#### Material

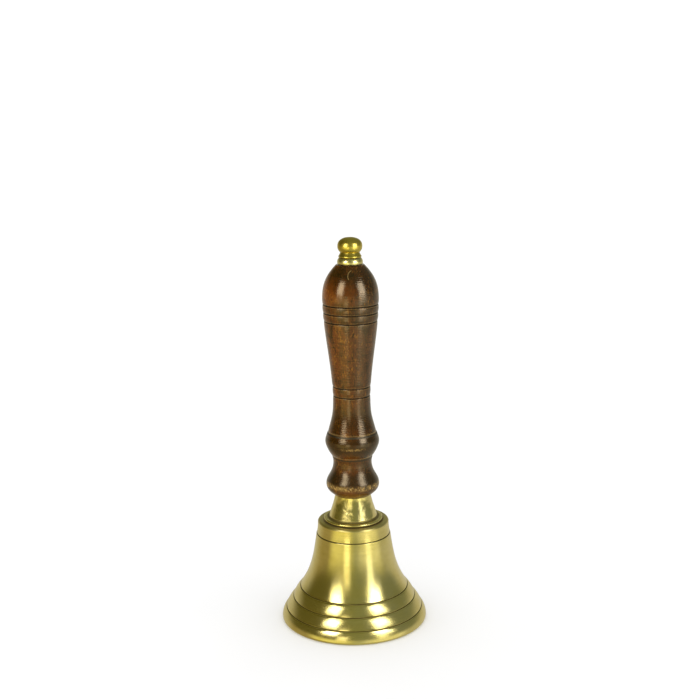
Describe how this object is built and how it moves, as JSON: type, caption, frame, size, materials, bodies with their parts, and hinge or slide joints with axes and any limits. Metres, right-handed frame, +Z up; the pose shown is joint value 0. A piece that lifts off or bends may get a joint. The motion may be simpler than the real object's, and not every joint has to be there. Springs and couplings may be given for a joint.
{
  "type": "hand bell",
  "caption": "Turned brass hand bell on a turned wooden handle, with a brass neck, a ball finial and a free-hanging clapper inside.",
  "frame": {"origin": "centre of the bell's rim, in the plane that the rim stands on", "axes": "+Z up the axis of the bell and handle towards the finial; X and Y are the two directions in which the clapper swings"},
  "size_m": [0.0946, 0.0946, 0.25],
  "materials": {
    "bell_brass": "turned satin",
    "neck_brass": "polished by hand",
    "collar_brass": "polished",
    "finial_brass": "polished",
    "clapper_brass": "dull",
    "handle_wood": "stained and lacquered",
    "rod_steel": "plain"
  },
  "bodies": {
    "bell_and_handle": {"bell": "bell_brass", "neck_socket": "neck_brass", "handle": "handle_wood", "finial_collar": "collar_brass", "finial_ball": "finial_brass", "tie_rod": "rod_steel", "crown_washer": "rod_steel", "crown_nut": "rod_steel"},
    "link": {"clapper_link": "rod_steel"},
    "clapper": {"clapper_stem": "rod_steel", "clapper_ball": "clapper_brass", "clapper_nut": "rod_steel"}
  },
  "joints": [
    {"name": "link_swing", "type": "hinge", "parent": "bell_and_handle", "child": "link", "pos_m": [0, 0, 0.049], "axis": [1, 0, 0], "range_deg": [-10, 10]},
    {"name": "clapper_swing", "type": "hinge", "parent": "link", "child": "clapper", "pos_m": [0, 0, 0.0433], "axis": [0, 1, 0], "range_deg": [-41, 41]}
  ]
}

########

▶ **What the exercise asks**
Write out the full listing exactly as given.

▶ **Result of the exercise**
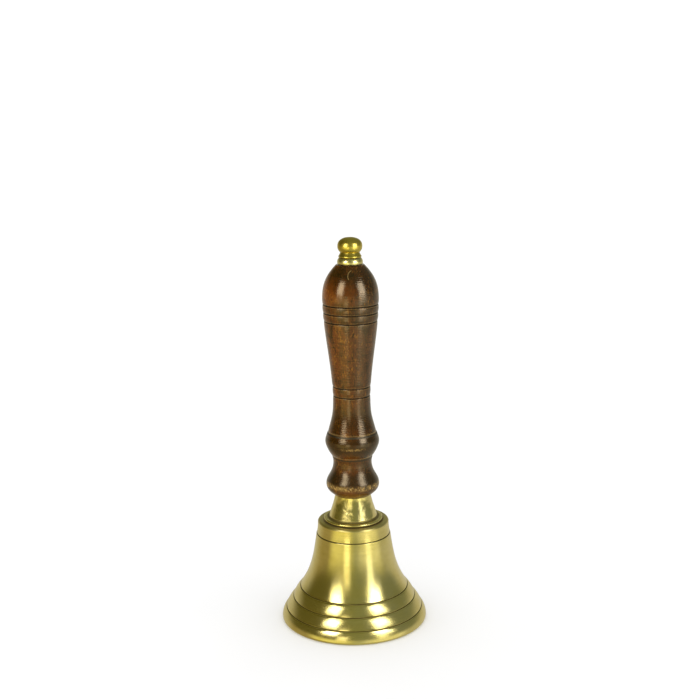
Describe how this object is built and how it moves, as JSON: type, caption, frame, size, materials, bodies with their parts, and hinge or slide joints with axes and any limits. Metres, right-handed frame, +Z up; the pose shown is joint value 0. A piece that lifts off or bends may get a joint. The motion may be simpler than the real object's, and not every joint has to be there. Springs and couplings may be given for a joint.
{
  "type": "hand bell",
  "caption": "Turned brass hand bell on a turned wooden handle, with a brass neck, a ball finial and a free-hanging clapper inside.",
  "frame": {"origin": "centre of the bell's rim, in the plane that the rim stands on", "axes": "+Z up the axis of the bell and handle towards the finial; X and Y are the two directions in which the clapper swings"},
  "size_m": [0.0946, 0.0946, 0.25],
  "materials": {
    "bell_brass": "turned satin",
    "neck_brass": "polished by hand",
    "collar_brass": "polished",
    "finial_brass": "polished",
    "clapper_brass": "dull",
    "handle_wood": "stained and lacquered",
    "rod_steel": "plain"
  },
  "bodies": {
    "bell_and_handle": {"bell": "bell_brass", "neck_socket": "neck_brass", "handle": "handle_wood", "finial_collar": "collar_brass", "finial_ball": "finial_brass", "tie_rod": "rod_steel", "crown_washer": "rod_steel", "crown_nut": "rod_steel"},
    "link": {"clapper_link": "rod_steel"},
    "clapper": {"clapper_stem": "rod_steel", "clapper_ball": "clapper_brass", "clapper_nut": "rod_steel"}
  },
  "joints": [
    {"name": "link_swing", "type": "hinge", "parent": "bell_and_handle", "child": "link", "pos_m": [0, 0, 0.049], "axis": [1, 0, 0], "range_deg": [-10, 10]},
    {"name": "clapper_swing", "type": "hinge", "parent": "link", "child": "clapper", "pos_m": [0, 0, 0.0433], "axis": [0, 1, 0], "range_deg": [-41, 41]}
  ]
}